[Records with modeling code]
• • • • • • •

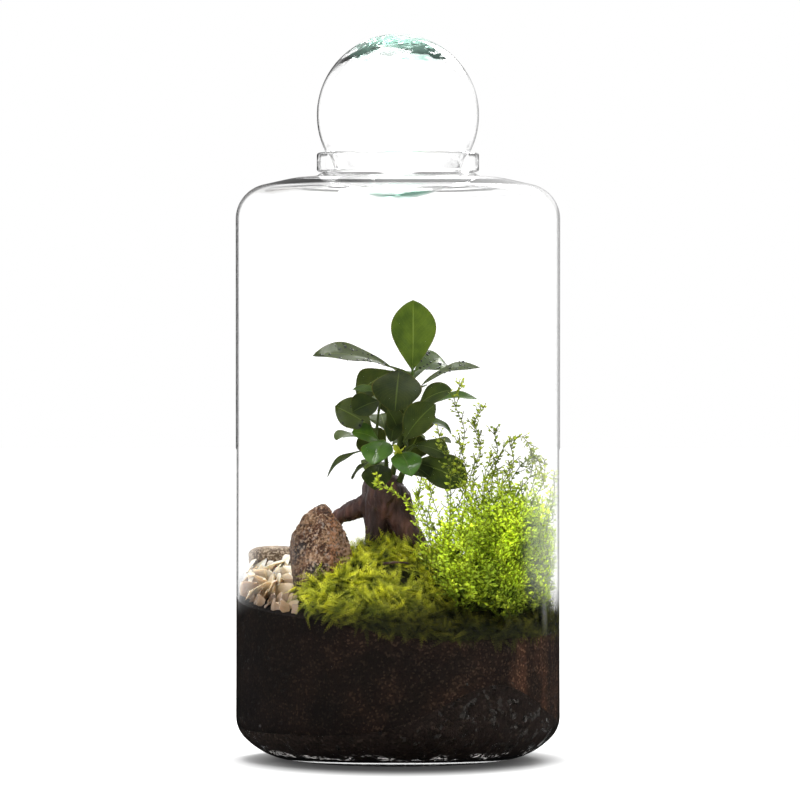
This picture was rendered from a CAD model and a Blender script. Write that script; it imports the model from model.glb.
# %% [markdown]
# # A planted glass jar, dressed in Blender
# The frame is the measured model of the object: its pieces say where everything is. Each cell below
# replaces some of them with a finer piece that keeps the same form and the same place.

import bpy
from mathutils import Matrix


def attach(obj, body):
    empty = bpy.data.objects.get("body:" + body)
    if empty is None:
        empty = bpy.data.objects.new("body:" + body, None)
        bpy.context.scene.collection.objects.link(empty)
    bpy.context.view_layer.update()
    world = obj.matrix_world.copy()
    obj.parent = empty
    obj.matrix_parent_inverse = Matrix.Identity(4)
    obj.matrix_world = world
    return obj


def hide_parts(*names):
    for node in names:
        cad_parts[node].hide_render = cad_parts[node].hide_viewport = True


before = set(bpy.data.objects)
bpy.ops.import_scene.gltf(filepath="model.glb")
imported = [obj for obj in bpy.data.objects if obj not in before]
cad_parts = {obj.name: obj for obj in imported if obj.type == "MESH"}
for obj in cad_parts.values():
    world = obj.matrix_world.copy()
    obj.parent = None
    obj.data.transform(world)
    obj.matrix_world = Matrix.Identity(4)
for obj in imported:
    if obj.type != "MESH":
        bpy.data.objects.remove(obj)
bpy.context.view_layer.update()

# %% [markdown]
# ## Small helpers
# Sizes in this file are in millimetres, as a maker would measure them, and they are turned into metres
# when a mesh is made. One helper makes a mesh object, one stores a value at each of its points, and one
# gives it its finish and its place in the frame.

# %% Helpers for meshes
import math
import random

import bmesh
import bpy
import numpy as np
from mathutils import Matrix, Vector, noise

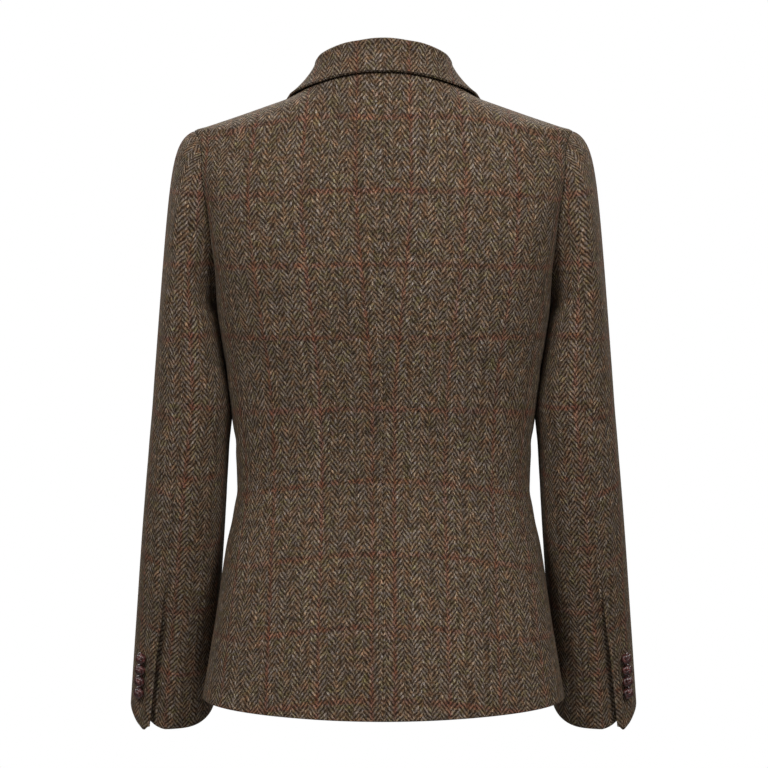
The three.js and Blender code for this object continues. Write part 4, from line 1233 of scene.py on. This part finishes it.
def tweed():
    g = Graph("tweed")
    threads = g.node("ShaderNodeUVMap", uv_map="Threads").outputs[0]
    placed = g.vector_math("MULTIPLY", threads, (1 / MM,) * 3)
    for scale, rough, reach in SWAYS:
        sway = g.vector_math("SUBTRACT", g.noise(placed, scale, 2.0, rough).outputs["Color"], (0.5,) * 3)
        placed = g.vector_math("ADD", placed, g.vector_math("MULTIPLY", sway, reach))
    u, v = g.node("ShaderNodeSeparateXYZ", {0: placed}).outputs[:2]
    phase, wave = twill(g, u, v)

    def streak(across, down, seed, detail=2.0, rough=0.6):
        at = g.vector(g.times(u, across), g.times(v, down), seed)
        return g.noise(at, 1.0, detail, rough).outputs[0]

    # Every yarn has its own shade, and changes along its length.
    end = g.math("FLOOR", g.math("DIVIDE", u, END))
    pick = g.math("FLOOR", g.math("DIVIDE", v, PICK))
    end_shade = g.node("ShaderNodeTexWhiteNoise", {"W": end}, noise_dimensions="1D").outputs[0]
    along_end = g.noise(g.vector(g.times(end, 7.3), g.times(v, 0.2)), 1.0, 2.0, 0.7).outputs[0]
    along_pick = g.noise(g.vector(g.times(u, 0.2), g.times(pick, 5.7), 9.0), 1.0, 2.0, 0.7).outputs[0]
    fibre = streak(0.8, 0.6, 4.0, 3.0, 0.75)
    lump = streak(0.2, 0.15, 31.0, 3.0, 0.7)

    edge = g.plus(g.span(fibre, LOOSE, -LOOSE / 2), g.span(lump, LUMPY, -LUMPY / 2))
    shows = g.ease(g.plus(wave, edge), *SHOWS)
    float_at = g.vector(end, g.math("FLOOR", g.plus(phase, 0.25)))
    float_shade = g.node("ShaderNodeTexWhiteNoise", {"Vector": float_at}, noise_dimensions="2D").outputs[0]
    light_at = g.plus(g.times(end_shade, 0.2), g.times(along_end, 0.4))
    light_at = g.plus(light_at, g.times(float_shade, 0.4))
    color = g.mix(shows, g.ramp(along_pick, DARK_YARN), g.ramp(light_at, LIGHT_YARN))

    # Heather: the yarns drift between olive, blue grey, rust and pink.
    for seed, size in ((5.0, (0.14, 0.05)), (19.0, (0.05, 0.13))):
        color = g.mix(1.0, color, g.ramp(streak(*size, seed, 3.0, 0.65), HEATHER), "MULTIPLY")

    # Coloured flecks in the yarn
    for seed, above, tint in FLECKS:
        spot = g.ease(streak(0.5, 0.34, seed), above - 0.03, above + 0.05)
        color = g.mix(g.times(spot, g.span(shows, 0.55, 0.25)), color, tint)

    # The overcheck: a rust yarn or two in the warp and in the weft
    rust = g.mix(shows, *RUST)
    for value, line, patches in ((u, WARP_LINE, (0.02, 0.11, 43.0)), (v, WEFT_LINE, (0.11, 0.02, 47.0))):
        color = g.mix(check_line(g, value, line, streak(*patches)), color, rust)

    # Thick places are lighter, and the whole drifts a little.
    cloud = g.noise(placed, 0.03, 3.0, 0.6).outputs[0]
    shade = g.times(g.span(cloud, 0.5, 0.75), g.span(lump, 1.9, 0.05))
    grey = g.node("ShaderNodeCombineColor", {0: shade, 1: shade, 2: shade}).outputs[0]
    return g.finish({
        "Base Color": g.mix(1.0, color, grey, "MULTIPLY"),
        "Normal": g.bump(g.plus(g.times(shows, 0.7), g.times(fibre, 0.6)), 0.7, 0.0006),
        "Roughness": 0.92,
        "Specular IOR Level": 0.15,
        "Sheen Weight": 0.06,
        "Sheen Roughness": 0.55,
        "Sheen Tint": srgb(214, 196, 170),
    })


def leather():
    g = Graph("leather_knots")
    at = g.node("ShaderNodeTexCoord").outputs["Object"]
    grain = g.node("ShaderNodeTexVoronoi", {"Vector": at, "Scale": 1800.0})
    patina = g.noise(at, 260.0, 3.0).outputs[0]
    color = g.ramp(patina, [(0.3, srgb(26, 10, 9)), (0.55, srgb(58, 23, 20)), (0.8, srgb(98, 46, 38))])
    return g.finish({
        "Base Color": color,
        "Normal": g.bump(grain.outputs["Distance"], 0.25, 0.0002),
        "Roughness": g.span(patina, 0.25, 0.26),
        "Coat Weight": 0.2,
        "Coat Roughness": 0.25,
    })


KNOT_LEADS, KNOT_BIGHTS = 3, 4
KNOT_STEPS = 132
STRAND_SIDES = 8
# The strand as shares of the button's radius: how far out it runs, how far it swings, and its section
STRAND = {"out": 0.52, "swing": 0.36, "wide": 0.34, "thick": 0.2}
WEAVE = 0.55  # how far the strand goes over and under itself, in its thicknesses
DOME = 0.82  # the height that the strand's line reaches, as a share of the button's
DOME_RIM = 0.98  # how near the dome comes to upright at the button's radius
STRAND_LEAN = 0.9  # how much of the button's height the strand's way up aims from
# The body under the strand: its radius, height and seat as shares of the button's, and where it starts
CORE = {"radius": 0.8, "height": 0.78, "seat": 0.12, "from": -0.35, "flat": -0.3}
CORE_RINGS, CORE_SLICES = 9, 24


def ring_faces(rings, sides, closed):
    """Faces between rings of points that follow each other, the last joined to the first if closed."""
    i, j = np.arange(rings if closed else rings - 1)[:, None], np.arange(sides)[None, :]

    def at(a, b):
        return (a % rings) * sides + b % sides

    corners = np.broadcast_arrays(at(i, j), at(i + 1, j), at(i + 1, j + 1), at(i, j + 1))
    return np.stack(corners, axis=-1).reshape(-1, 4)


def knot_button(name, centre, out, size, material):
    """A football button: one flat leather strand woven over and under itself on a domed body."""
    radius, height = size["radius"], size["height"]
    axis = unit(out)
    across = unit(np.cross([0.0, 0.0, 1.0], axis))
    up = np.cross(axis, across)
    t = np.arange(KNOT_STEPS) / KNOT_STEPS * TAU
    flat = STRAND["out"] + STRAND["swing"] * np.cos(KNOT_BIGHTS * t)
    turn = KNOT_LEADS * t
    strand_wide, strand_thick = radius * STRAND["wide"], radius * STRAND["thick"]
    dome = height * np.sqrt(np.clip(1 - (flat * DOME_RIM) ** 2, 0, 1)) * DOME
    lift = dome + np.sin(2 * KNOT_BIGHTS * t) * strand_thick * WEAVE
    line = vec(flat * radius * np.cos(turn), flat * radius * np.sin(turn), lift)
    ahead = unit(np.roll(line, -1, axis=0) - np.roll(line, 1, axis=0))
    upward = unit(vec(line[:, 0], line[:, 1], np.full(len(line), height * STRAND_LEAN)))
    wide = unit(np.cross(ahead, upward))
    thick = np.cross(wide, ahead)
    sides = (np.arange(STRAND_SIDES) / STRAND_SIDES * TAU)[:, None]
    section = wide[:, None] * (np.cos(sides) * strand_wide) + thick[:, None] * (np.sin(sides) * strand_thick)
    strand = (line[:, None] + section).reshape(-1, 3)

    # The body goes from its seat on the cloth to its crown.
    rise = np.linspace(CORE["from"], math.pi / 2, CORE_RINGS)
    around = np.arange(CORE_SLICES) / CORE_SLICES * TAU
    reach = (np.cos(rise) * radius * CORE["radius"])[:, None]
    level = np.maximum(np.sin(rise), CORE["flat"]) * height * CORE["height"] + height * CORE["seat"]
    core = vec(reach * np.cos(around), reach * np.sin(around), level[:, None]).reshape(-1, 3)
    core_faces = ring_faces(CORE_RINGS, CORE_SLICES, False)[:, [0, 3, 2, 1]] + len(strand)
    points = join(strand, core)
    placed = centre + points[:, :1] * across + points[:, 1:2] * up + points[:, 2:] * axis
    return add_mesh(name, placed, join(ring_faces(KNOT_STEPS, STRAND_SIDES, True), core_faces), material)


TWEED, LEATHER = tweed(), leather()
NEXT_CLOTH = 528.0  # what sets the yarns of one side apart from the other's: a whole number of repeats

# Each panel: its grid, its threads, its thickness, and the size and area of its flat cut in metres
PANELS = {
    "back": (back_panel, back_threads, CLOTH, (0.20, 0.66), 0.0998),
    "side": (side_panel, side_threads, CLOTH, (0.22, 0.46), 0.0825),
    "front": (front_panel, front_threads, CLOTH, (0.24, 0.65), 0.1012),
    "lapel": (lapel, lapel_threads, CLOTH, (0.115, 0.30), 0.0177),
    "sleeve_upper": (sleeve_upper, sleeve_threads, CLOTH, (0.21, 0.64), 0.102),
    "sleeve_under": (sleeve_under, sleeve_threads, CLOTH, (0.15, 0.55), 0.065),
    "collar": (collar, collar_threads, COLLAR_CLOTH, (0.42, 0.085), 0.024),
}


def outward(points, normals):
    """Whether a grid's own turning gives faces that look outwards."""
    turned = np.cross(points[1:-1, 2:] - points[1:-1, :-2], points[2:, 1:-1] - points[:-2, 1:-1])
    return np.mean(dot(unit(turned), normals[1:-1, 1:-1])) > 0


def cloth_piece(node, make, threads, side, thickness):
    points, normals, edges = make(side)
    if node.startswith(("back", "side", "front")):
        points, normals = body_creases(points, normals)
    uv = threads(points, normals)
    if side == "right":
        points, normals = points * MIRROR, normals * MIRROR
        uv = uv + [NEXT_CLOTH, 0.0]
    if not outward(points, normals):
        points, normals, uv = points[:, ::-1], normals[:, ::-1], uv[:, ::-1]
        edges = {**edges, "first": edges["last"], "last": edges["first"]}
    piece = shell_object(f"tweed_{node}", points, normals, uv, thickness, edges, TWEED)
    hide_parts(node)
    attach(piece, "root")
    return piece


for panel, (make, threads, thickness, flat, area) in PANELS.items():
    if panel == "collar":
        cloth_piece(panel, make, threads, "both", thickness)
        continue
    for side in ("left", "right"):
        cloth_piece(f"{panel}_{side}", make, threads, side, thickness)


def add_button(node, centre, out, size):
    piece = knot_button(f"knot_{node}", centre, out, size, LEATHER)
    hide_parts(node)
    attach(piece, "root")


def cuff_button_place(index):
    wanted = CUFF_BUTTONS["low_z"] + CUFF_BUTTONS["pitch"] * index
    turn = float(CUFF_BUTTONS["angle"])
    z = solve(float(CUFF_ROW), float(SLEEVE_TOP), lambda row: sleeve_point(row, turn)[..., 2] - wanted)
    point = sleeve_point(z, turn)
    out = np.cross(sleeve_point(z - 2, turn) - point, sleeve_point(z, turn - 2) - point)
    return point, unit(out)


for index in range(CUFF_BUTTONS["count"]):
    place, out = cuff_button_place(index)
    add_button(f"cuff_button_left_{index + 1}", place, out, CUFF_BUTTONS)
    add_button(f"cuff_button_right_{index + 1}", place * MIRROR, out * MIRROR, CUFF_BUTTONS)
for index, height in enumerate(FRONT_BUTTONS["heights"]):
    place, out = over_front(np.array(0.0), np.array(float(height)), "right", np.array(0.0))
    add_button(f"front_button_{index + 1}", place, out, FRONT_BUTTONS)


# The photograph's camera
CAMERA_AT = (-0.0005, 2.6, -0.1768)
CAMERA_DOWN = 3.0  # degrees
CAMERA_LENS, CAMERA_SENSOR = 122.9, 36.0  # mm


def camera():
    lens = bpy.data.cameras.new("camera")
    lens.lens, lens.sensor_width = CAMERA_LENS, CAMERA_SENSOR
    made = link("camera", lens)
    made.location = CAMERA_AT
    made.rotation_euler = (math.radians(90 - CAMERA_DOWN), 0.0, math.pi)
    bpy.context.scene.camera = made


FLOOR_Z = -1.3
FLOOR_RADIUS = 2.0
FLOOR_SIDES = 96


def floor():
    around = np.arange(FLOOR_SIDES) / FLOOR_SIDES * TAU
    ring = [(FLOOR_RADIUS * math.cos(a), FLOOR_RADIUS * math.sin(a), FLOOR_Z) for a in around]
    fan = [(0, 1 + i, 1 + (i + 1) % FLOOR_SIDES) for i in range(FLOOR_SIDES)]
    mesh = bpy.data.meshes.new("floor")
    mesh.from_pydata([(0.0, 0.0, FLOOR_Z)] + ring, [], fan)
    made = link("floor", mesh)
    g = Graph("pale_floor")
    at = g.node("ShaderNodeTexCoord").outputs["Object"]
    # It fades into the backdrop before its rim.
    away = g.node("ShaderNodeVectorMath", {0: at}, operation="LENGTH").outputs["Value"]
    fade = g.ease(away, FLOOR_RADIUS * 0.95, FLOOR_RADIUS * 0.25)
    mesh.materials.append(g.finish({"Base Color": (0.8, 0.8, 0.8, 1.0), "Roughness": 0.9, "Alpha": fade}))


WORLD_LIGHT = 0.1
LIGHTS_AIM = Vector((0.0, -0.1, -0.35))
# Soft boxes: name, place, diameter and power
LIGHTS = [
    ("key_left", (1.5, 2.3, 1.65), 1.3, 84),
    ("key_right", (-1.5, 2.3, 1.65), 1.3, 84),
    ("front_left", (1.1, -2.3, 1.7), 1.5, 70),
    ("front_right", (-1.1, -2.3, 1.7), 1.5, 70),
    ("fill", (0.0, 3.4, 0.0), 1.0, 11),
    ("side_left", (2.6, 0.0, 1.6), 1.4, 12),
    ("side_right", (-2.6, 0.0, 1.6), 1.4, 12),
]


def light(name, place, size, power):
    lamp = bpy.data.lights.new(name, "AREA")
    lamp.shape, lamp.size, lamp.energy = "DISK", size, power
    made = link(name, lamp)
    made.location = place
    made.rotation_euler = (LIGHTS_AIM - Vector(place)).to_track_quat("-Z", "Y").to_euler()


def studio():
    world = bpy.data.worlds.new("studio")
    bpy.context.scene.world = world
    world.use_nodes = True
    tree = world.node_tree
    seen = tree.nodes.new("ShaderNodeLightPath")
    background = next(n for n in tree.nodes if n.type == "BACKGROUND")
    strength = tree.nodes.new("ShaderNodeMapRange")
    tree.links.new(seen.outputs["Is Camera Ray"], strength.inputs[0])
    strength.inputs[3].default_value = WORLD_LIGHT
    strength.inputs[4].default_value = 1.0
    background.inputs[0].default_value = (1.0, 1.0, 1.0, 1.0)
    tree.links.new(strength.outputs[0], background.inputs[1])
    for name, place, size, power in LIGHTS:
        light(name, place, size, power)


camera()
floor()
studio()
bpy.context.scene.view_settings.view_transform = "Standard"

• • • • • • •

→ WHAT IS EXPECTED
What is the number of lines in the listing that contain the string "mathutils"? Reply with that number alone.

→ RESULT
2